"Rich Babies, Poor Robots: Towards Rich Sensing, Environments and Representations"
Seminar - Thursday, Feb. 24th @ 1-2pm PST
Location: CSE 1242
Zoom link: https://ucsd.zoom.us/my/nicklashansen
Speaker: Abhinav Gupta
In recent years, we have seen a shift in different fields of AI such as computer vision, robotics. From task-driven supervised learning, we are now starting to see shift towards more human like learning. Self-supervised learning, embodied AI, multimodal learning are few subfields which have emerged from this shift. Yet I will argue the shift is half-hearted in nature and there is a huge situational gap between babies (human learners) and current robots. Our babies use five senses, multiple environments and rich forms of supervision. On the other hand, our AI algorithms still primarily use vision (best case), learn for pre-defined tasks and use categories as supervision. In this talk, I will argue how to bridge this gap. First, I will talk about how to bring tactile sensing into mainstream. More specifically, I will introduce our magnetic sensing skin called ReSkin.
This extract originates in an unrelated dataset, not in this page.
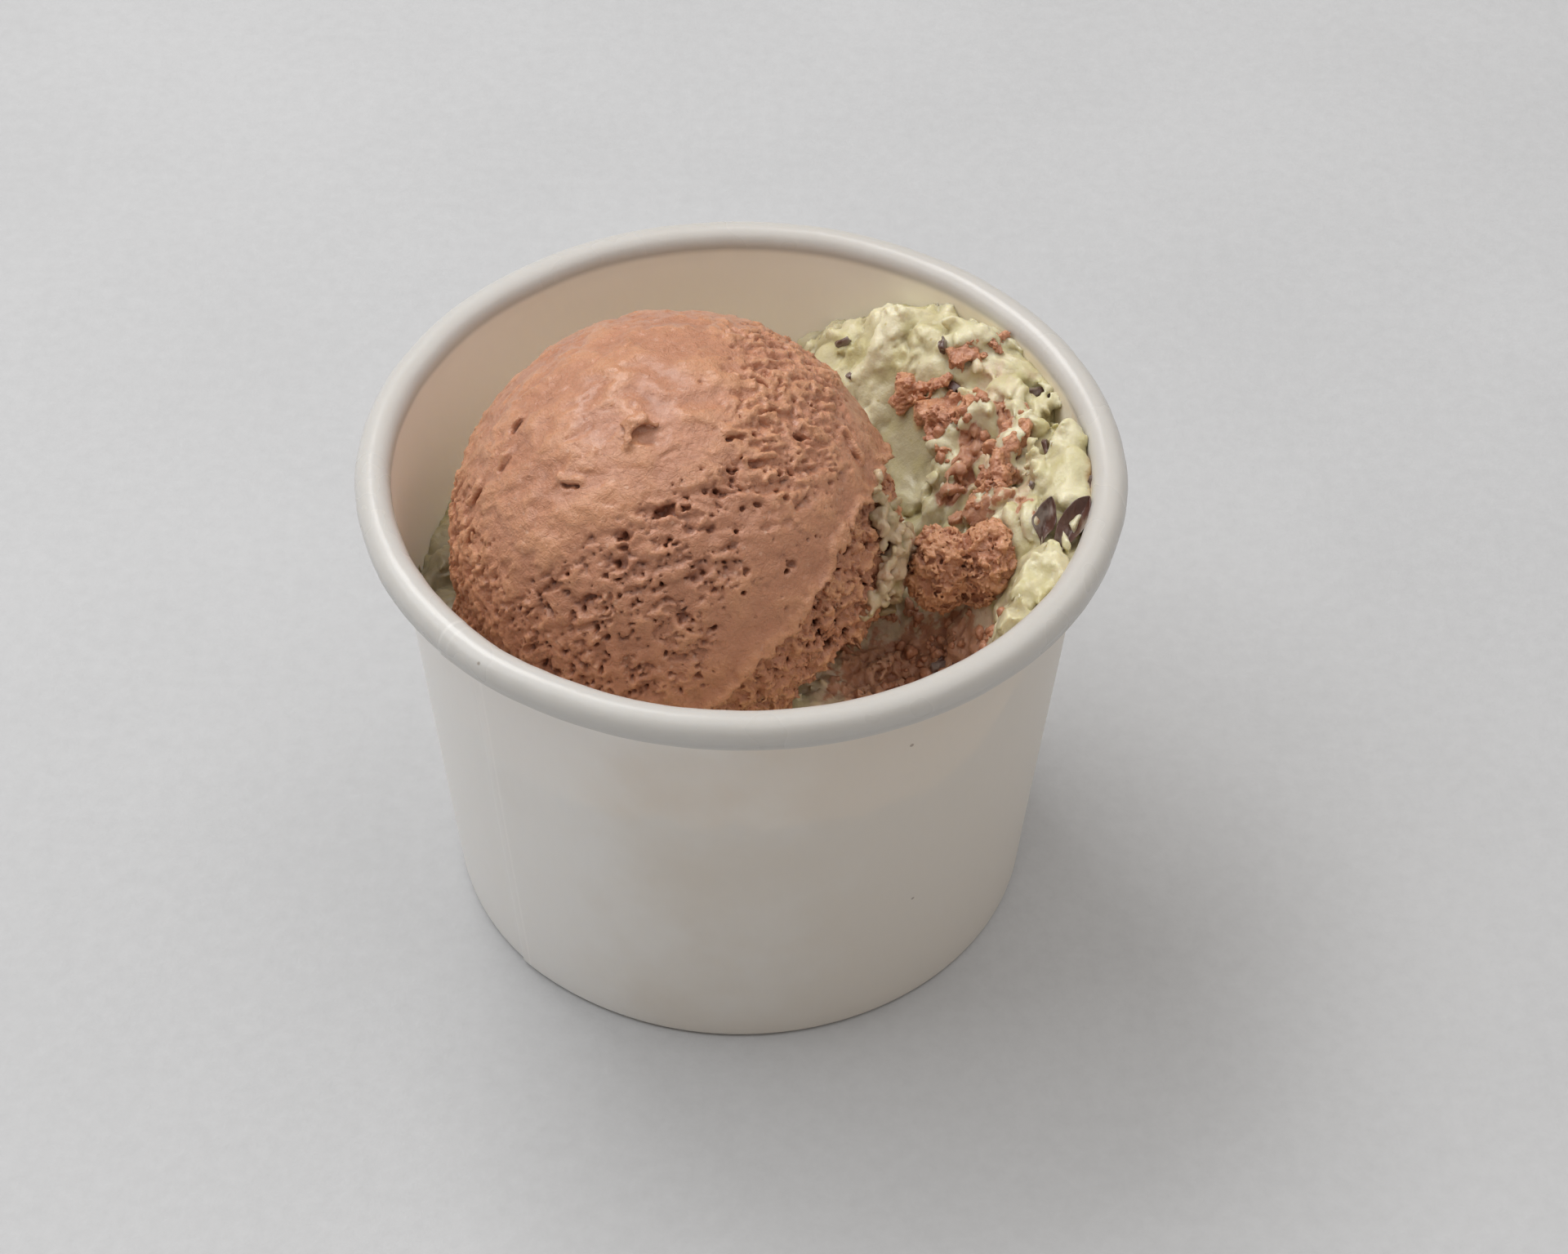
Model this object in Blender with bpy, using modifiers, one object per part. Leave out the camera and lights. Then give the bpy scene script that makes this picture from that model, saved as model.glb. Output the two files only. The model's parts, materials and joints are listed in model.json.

Next I will talk about how to formulate task-agnostic learning to learn from multiple environments. Finally, I will talk about using human functions as supervision to train representations.
Bio:
Abhinav Gupta is an Associate Professor at the Robotics Institute, Carnegie Mellon University and Research Manager at Facebook AI Research (FAIR). His research focuses on scaling up learning by building self-supervised, lifelong and interactive learning systems. Specifically, he is interested in how self-supervised systems can effectively use data to learn visual representation, common sense and representation for actions in robots. Abhinav is a recipient of several awards including IAPR 2020 JK Aggarwal Prize, PAMI 2016 Young Researcher Award, ONR Young Investigator Award, Sloan Research Fellowship, Okawa Foundation Grant, Bosch Young Faculty Fellowship, YPO Fellowship, IJCAI Early Career Spotlight, ICRA Best Student Paper award, and the ECCV Best Paper Runner-up Award. His research has also been featured in Newsweek, BBC, Wall Street Journal, Wired and Slashdot.